Begin

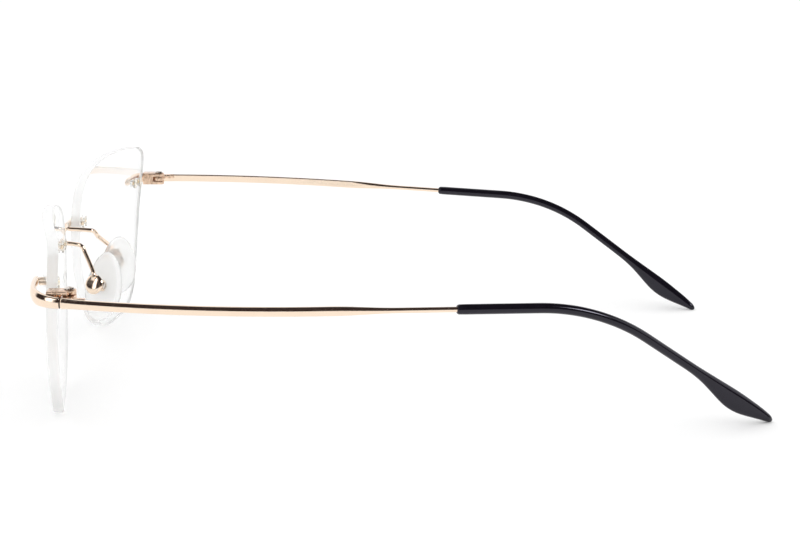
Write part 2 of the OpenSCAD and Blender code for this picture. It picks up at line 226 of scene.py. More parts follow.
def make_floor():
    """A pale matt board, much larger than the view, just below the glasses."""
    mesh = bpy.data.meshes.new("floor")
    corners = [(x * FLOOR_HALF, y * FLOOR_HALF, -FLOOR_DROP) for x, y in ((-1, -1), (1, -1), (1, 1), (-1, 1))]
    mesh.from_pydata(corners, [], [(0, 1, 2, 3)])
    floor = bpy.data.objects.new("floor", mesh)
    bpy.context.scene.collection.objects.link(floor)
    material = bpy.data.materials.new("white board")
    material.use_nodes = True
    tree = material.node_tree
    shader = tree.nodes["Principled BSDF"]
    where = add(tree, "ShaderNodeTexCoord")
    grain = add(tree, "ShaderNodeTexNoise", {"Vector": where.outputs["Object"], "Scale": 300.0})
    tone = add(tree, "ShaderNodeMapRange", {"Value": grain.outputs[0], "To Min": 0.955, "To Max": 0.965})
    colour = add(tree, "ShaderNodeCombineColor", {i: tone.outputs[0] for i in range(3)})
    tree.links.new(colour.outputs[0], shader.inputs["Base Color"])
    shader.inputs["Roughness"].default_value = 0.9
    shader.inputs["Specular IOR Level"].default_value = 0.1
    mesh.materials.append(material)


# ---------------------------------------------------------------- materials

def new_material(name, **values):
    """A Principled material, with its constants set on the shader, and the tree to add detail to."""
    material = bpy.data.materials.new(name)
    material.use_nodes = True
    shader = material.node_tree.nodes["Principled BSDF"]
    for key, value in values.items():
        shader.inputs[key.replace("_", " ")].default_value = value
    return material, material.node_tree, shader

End
Begin

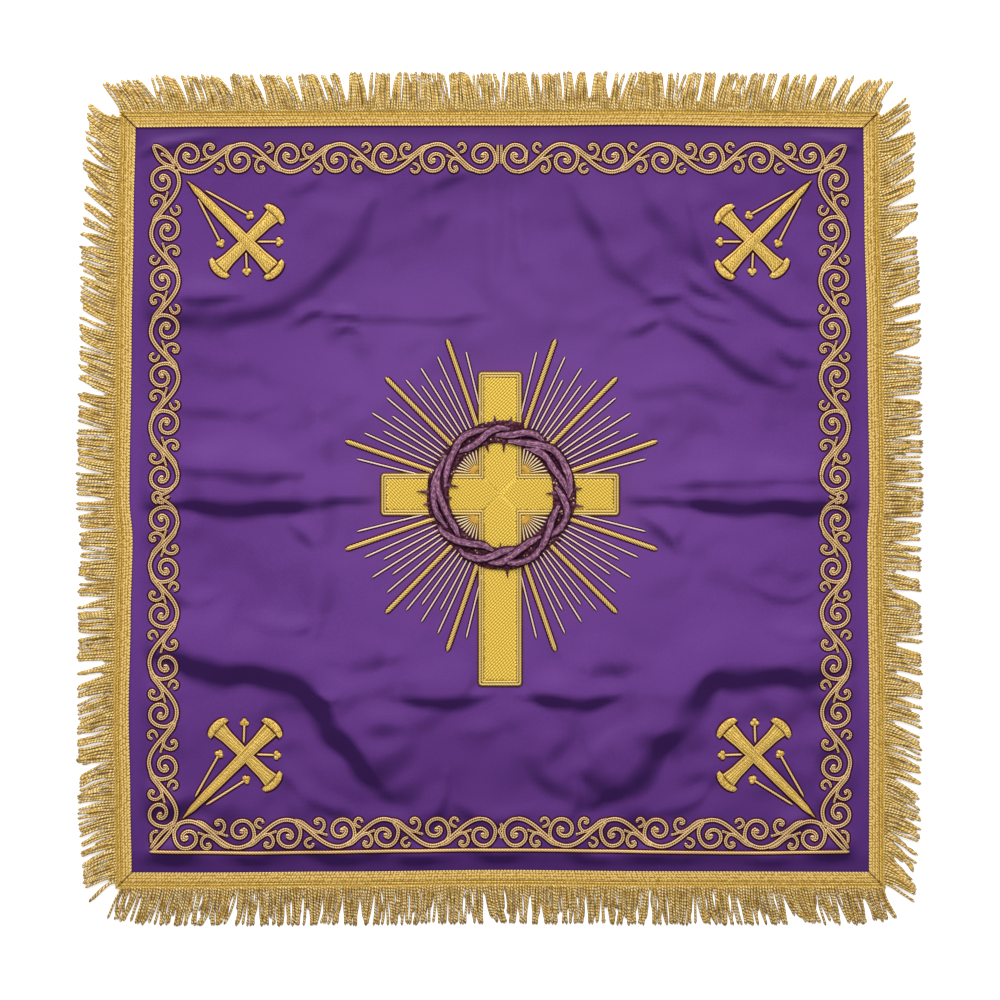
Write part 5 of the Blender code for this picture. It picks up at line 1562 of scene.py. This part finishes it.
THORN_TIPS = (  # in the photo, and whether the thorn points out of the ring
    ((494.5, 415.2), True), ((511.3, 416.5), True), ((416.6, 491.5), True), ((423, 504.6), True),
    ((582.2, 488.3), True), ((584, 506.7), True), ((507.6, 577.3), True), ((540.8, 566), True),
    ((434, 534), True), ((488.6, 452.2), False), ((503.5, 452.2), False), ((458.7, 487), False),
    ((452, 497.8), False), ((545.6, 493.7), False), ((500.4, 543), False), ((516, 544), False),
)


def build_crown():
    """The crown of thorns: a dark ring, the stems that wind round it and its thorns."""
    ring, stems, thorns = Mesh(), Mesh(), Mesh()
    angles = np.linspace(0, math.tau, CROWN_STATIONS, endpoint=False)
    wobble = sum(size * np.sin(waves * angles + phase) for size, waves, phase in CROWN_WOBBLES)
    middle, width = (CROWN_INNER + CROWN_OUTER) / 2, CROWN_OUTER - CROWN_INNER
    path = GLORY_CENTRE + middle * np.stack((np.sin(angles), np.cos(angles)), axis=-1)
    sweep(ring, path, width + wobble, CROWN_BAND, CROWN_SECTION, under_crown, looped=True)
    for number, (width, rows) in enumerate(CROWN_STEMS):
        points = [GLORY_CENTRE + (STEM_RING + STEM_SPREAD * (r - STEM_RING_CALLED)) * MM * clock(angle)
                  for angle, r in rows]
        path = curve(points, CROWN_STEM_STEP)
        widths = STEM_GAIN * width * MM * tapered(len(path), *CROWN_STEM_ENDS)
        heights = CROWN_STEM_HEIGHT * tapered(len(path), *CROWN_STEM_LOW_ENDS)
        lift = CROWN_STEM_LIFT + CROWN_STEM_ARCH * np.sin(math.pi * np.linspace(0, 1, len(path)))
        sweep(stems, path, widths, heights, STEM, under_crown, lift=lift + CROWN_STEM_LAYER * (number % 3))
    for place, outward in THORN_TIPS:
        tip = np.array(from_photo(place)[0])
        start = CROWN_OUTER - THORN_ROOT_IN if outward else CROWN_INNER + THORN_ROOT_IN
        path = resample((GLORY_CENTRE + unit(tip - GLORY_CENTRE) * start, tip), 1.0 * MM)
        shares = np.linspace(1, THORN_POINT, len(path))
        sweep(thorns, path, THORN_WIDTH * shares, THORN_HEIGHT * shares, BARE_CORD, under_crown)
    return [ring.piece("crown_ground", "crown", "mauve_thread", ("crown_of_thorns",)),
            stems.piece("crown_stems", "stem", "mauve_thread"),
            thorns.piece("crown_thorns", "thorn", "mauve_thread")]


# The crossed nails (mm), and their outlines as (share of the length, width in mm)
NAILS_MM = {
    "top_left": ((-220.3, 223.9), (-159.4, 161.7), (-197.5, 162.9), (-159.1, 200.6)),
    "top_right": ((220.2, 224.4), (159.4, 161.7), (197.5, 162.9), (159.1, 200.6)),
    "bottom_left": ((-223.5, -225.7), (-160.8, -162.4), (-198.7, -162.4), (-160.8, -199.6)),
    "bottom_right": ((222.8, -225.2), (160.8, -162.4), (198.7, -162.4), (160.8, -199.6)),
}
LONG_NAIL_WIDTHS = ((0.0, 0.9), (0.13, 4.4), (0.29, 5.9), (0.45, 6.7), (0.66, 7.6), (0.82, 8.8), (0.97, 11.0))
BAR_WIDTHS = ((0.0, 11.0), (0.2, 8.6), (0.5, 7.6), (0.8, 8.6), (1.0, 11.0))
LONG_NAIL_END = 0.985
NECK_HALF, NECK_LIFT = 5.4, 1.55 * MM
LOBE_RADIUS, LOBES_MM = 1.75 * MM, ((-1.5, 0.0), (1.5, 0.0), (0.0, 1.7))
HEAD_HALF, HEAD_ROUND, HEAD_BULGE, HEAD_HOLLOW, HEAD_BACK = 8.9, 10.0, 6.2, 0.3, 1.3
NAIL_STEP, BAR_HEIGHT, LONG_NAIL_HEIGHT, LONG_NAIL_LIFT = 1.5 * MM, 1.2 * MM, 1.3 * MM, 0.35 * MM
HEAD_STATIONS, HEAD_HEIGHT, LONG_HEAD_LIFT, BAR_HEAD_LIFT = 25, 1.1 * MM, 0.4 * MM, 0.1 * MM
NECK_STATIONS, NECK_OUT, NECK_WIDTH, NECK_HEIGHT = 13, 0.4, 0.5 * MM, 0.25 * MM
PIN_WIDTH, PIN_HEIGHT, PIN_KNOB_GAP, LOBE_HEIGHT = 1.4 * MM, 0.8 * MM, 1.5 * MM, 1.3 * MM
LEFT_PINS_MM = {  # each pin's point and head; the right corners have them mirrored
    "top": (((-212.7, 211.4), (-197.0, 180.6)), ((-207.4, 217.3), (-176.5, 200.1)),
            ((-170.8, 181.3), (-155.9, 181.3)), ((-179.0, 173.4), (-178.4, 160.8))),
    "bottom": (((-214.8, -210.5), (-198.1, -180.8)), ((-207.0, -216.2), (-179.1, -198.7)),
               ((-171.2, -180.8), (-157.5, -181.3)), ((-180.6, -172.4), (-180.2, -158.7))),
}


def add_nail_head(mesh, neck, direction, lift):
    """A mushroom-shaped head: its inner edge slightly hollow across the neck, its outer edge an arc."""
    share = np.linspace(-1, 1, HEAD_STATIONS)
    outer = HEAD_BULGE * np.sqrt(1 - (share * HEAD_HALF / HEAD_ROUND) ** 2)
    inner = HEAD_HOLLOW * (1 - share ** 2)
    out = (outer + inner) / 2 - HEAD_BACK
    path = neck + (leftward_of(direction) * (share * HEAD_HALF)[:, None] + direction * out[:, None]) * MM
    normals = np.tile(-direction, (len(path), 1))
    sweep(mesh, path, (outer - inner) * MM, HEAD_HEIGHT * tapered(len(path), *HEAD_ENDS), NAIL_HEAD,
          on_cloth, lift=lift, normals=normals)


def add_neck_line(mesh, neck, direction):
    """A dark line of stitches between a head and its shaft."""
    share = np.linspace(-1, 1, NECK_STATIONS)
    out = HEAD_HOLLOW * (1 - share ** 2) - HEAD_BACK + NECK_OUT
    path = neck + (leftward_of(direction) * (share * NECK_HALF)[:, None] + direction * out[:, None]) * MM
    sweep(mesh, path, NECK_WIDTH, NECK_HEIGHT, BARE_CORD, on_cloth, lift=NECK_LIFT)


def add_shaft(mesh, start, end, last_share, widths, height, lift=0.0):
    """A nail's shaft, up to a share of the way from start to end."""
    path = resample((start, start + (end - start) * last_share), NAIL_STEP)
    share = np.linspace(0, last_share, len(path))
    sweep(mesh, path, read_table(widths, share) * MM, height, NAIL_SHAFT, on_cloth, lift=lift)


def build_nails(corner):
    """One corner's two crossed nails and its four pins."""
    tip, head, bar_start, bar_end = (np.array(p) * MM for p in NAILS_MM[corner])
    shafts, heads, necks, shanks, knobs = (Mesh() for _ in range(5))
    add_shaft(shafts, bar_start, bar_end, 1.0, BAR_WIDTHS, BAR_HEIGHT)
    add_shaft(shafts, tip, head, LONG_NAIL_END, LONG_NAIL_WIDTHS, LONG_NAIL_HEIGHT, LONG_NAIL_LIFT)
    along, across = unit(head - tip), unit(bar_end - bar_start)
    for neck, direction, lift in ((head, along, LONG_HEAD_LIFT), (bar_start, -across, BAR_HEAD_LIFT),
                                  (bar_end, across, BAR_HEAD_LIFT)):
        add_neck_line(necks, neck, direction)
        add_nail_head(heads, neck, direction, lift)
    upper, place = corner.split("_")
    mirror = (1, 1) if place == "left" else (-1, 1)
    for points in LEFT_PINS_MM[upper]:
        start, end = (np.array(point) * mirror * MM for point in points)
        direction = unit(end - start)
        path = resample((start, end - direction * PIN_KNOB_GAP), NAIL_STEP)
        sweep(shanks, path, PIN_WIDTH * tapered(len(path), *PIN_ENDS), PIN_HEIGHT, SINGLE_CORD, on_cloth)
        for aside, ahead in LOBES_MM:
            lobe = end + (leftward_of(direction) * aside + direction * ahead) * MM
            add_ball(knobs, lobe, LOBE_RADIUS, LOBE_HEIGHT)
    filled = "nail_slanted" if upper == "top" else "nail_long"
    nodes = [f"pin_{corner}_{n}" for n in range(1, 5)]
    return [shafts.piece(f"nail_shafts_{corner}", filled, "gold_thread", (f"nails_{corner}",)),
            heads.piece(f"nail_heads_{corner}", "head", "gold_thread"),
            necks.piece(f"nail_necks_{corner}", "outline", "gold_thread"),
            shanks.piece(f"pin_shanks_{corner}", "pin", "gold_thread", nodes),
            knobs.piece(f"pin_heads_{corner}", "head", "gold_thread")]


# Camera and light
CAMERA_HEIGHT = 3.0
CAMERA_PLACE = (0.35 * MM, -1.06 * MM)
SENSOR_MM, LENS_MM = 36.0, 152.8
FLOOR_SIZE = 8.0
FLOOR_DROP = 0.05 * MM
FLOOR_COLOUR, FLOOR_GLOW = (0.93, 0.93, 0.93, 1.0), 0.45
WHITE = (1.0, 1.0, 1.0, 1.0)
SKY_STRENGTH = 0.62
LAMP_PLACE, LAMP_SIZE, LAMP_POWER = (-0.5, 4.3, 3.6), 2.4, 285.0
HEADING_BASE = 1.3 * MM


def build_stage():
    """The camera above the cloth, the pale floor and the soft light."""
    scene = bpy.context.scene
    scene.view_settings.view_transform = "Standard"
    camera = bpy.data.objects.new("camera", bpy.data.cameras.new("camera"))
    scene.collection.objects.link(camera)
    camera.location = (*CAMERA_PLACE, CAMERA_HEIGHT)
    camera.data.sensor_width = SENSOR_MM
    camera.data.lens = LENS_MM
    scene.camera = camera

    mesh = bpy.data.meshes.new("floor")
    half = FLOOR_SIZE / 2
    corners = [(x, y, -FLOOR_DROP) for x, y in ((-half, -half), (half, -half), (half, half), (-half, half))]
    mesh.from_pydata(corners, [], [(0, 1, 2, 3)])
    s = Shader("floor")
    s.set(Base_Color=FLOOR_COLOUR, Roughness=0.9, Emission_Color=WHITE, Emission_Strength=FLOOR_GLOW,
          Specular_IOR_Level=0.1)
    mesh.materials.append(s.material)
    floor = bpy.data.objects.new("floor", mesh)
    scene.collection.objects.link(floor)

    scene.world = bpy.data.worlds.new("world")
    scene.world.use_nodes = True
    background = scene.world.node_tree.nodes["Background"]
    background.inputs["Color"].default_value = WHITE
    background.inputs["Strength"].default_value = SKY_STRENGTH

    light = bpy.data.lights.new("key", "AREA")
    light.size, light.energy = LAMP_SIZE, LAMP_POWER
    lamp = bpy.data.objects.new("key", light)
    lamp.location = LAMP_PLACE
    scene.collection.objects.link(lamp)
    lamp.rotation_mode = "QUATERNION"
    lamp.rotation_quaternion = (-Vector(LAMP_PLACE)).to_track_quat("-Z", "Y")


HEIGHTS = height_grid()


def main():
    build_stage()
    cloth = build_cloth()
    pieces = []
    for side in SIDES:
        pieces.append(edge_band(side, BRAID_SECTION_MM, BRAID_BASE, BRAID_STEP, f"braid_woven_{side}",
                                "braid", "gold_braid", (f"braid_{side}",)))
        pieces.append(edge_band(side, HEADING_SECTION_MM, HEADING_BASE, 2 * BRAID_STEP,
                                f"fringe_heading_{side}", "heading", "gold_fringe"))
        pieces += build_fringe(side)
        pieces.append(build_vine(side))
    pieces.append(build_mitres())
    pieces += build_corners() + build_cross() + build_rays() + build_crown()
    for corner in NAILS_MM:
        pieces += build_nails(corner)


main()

End
Begin

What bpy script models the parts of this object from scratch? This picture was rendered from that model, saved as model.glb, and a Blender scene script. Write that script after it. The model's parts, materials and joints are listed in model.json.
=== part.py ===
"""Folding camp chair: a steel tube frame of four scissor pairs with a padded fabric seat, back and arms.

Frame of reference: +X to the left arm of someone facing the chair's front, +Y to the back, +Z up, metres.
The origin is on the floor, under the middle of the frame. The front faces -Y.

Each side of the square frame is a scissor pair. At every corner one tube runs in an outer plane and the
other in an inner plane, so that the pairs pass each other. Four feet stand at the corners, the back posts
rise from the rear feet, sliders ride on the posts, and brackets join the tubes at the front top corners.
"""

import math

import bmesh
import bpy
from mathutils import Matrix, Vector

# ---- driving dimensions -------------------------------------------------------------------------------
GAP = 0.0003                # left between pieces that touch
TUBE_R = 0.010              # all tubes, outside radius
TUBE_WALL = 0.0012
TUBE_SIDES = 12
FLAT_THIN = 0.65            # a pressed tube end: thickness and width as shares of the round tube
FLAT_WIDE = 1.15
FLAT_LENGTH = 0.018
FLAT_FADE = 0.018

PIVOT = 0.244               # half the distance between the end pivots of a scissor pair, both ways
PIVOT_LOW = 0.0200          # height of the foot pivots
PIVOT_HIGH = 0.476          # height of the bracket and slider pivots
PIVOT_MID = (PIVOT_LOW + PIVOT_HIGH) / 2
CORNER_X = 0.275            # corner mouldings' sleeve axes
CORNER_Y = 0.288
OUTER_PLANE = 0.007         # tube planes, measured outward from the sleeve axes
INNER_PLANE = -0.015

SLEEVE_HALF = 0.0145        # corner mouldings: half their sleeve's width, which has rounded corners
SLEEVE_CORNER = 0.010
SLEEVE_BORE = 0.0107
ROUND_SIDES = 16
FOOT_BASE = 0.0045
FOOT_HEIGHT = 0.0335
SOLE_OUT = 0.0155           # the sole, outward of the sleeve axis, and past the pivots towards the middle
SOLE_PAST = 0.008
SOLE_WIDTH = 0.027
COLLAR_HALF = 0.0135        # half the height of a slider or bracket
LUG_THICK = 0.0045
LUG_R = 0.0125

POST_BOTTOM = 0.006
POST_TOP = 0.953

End

* **THE REQUEST**: Retype exactly, and only, the lines from the one containing "Write part 2" through the one containing "return material, material.node_tree, shader", both included.

* **WORKED SOLUTION**:
Write part 2 of the OpenSCAD and Blender code for this picture. It picks up at line 226 of scene.py. More parts follow.
def make_floor():
    """A pale matt board, much larger than the view, just below the glasses."""
    mesh = bpy.data.meshes.new("floor")
    corners = [(x * FLOOR_HALF, y * FLOOR_HALF, -FLOOR_DROP) for x, y in ((-1, -1), (1, -1), (1, 1), (-1, 1))]
    mesh.from_pydata(corners, [], [(0, 1, 2, 3)])
    floor = bpy.data.objects.new("floor", mesh)
    bpy.context.scene.collection.objects.link(floor)
    material = bpy.data.materials.new("white board")
    material.use_nodes = True
    tree = material.node_tree
    shader = tree.nodes["Principled BSDF"]
    where = add(tree, "ShaderNodeTexCoord")
    grain = add(tree, "ShaderNodeTexNoise", {"Vector": where.outputs["Object"], "Scale": 300.0})
    tone = add(tree, "ShaderNodeMapRange", {"Value": grain.outputs[0], "To Min": 0.955, "To Max": 0.965})
    colour = add(tree, "ShaderNodeCombineColor", {i: tone.outputs[0] for i in range(3)})
    tree.links.new(colour.outputs[0], shader.inputs["Base Color"])
    shader.inputs["Roughness"].default_value = 0.9
    shader.inputs["Specular IOR Level"].default_value = 0.1
    mesh.materials.append(material)


# ---------------------------------------------------------------- materials

def new_material(name, **values):
    """A Principled material, with its constants set on the shader, and the tree to add detail to."""
    material = bpy.data.materials.new(name)
    material.use_nodes = True
    shader = material.node_tree.nodes["Principled BSDF"]
    for key, value in values.items():
        shader.inputs[key.replace("_", " ")].default_value = value
    return material, material.node_tree, shader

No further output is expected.